** THE PROBLEM **
Return, unaltered, every line from the beginning of the material below up to and including the one with "wasm.setup();".

Items from a dataset:

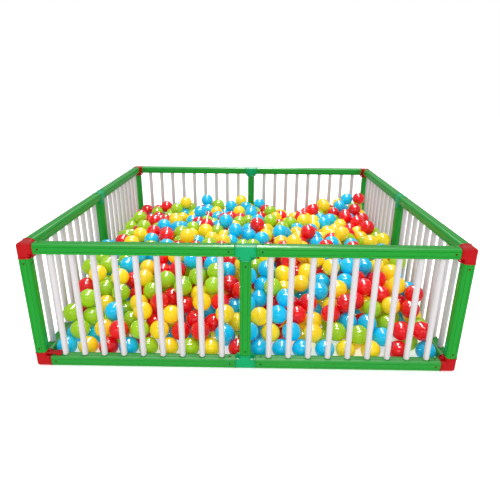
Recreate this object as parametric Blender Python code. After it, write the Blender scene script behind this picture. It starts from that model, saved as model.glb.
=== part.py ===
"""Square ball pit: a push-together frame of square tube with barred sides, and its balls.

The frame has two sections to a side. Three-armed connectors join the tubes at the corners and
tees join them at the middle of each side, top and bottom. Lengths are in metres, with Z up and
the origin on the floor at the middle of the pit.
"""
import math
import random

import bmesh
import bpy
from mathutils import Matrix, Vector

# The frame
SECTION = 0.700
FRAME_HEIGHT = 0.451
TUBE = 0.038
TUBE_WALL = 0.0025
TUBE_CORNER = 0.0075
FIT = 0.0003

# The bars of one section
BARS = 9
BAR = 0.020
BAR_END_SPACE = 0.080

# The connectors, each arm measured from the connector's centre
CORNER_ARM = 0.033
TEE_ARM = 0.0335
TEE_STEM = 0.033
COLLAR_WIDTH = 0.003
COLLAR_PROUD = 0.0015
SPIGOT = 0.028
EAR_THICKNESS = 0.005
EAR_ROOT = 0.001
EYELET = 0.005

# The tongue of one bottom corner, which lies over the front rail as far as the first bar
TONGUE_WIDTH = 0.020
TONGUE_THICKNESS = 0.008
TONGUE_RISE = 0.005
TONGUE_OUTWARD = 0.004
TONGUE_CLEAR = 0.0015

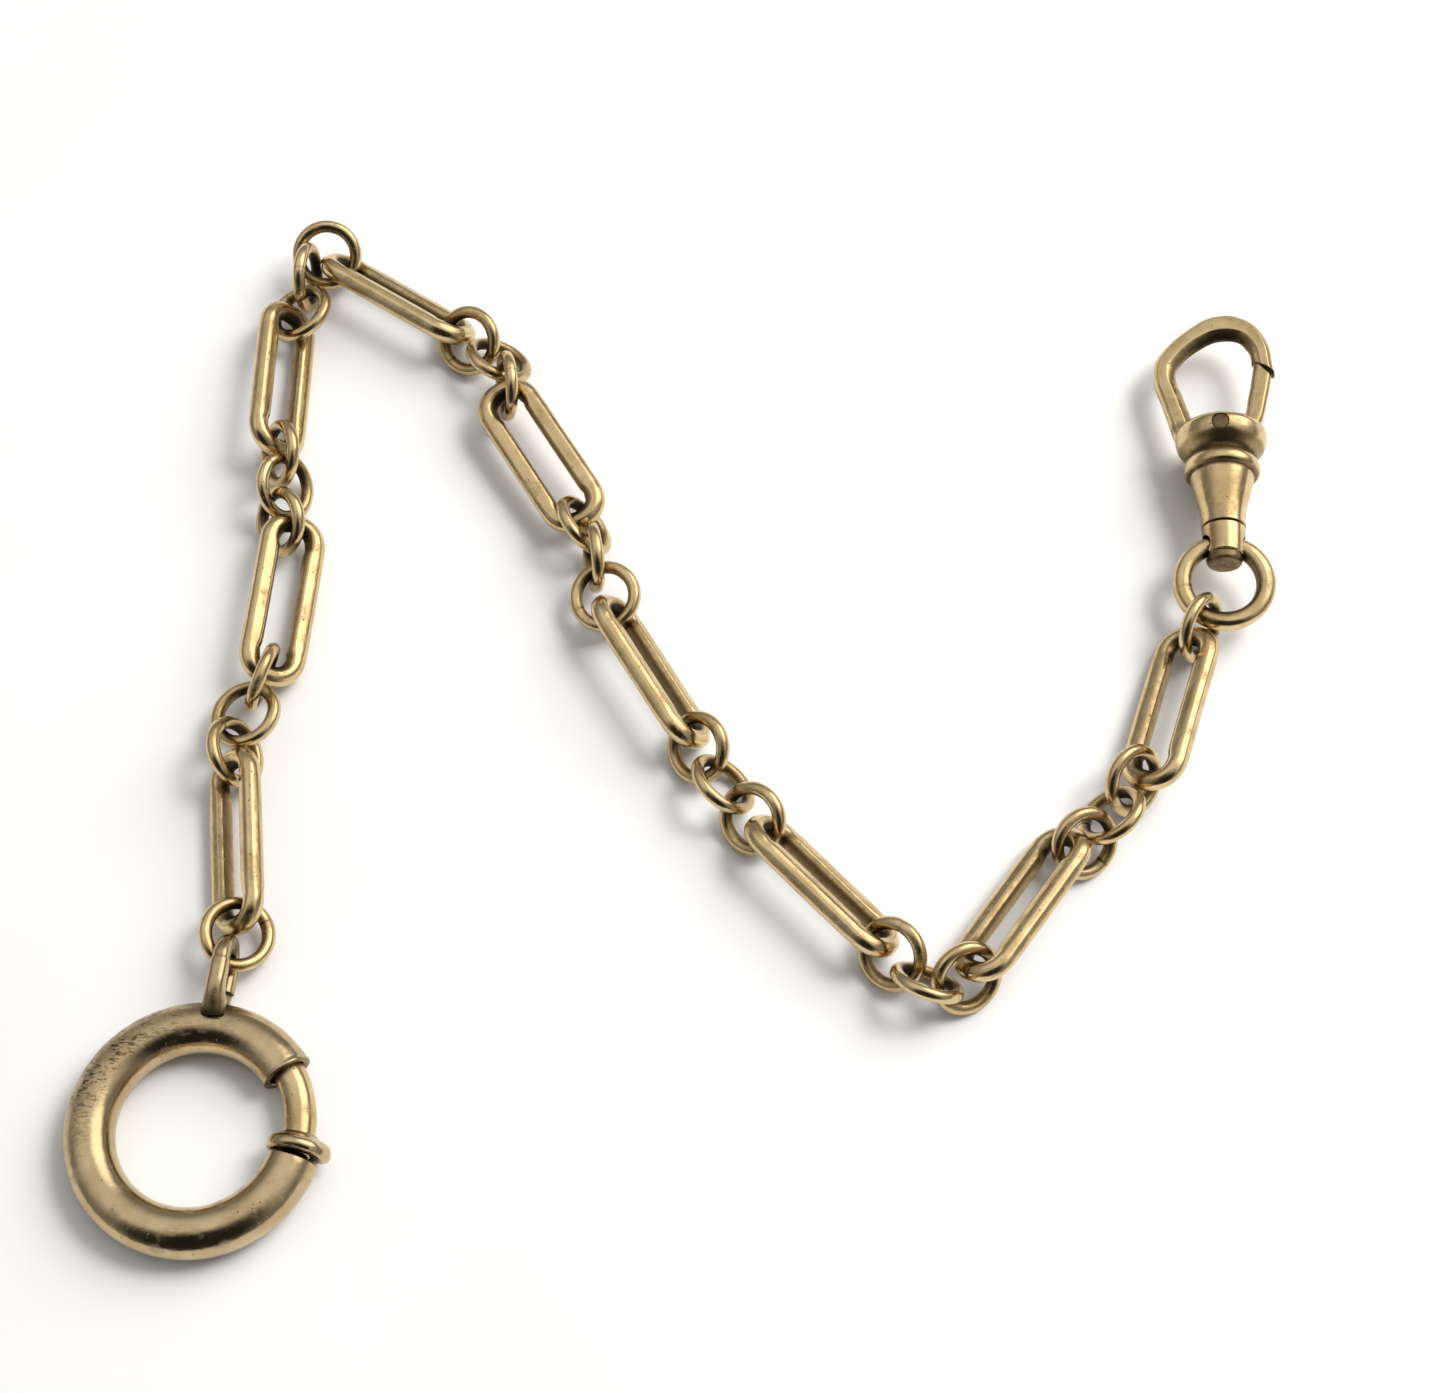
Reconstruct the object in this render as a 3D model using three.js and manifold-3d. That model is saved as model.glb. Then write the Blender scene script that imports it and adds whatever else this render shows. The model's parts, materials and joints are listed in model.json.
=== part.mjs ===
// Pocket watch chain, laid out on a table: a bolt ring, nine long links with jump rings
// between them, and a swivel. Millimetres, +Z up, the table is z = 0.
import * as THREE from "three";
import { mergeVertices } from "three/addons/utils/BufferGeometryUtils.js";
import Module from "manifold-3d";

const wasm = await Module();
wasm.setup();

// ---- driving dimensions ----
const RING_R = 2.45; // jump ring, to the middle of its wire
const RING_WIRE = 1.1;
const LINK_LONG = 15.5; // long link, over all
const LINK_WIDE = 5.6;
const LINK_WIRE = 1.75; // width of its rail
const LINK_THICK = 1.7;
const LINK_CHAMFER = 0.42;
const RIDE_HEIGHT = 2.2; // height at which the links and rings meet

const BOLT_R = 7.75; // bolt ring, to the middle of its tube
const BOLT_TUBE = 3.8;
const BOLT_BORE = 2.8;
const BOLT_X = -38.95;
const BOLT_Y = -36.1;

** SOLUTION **
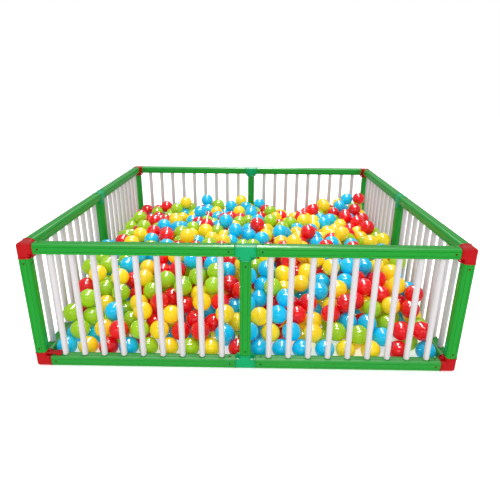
Recreate this object as parametric Blender Python code. After it, write the Blender scene script behind this picture. It starts from that model, saved as model.glb.
=== part.py ===
"""Square ball pit: a push-together frame of square tube with barred sides, and its balls.

The frame has two sections to a side. Three-armed connectors join the tubes at the corners and
tees join them at the middle of each side, top and bottom. Lengths are in metres, with Z up and
the origin on the floor at the middle of the pit.
"""
import math
import random

import bmesh
import bpy
from mathutils import Matrix, Vector

# The frame
SECTION = 0.700
FRAME_HEIGHT = 0.451
TUBE = 0.038
TUBE_WALL = 0.0025
TUBE_CORNER = 0.0075
FIT = 0.0003

# The bars of one section
BARS = 9
BAR = 0.020
BAR_END_SPACE = 0.080

# The connectors, each arm measured from the connector's centre
CORNER_ARM = 0.033
TEE_ARM = 0.0335
TEE_STEM = 0.033
COLLAR_WIDTH = 0.003
COLLAR_PROUD = 0.0015
SPIGOT = 0.028
EAR_THICKNESS = 0.005
EAR_ROOT = 0.001
EYELET = 0.005

# The tongue of one bottom corner, which lies over the front rail as far as the first bar
TONGUE_WIDTH = 0.020
TONGUE_THICKNESS = 0.008
TONGUE_RISE = 0.005
TONGUE_OUTWARD = 0.004
TONGUE_CLEAR = 0.0015

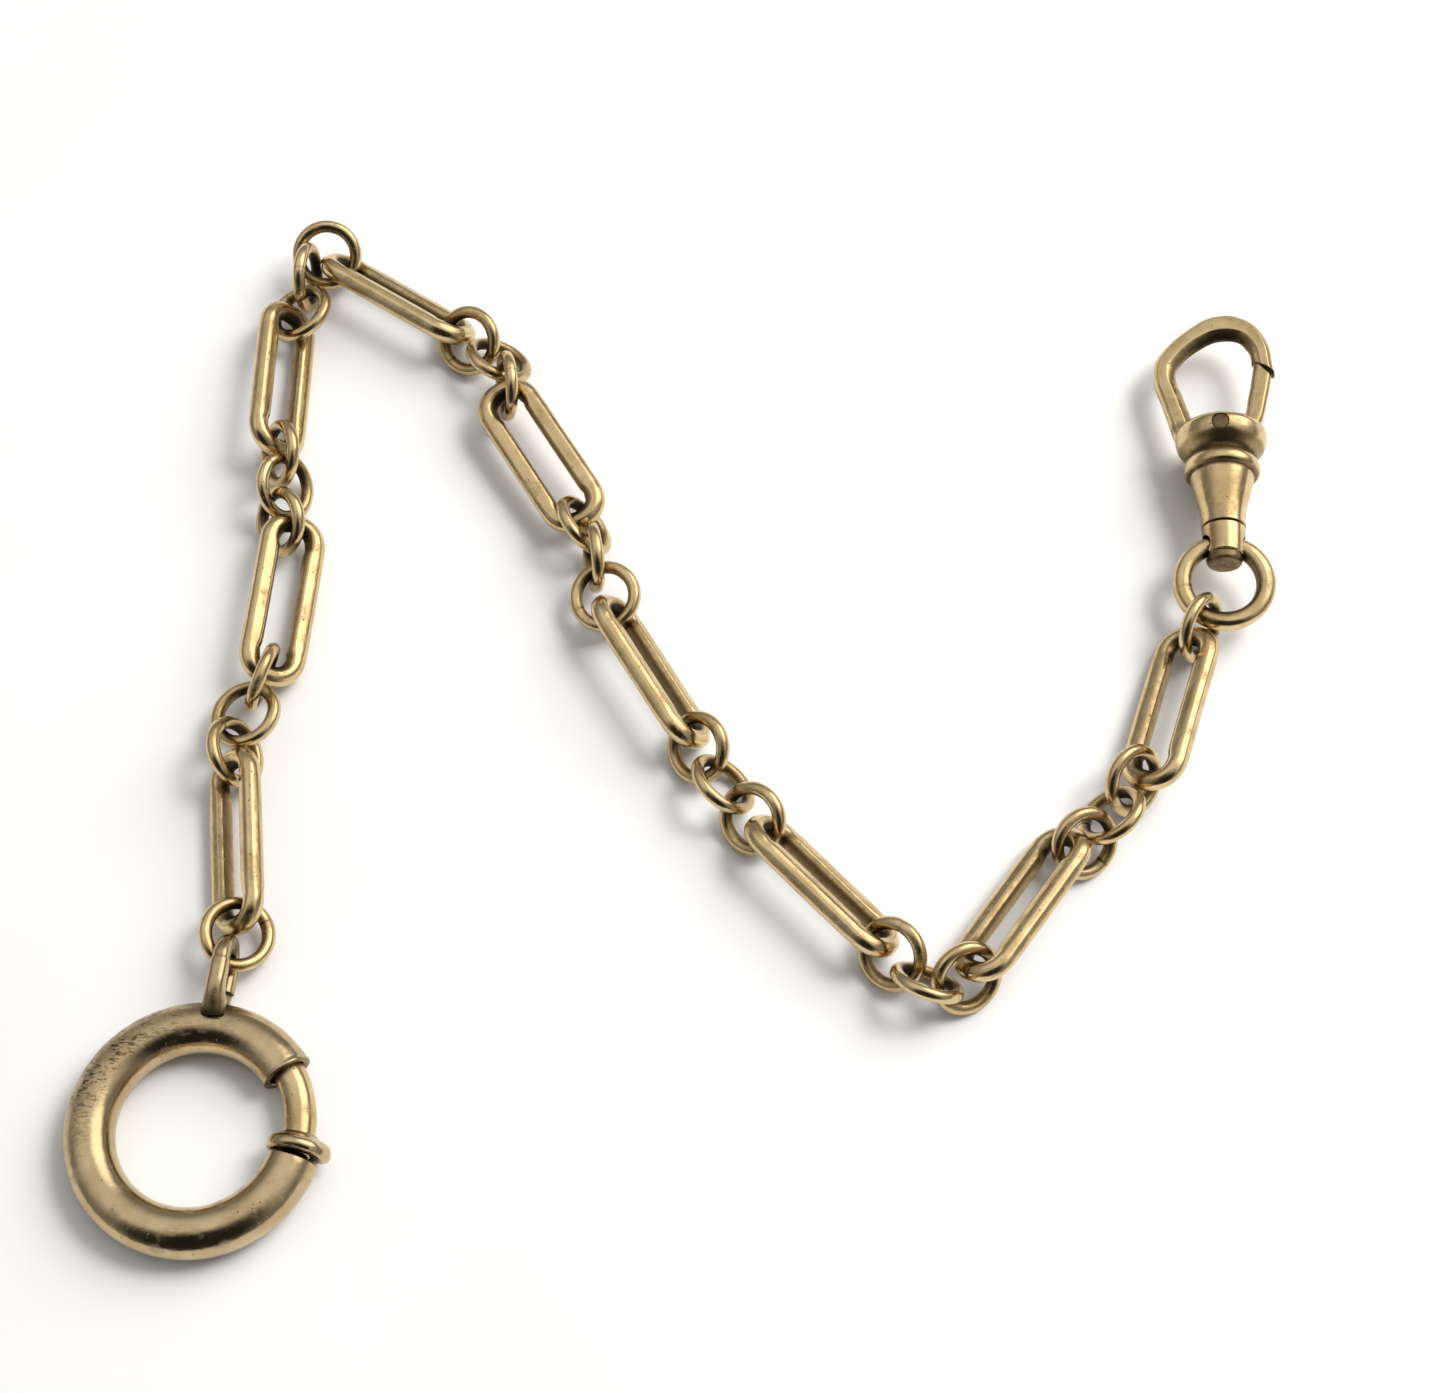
Reconstruct the object in this render as a 3D model using three.js and manifold-3d. That model is saved as model.glb. Then write the Blender scene script that imports it and adds whatever else this render shows. The model's parts, materials and joints are listed in model.json.
=== part.mjs ===
// Pocket watch chain, laid out on a table: a bolt ring, nine long links with jump rings
// between them, and a swivel. Millimetres, +Z up, the table is z = 0.
import * as THREE from "three";
import { mergeVertices } from "three/addons/utils/BufferGeometryUtils.js";
import Module from "manifold-3d";

const wasm = await Module();
wasm.setup();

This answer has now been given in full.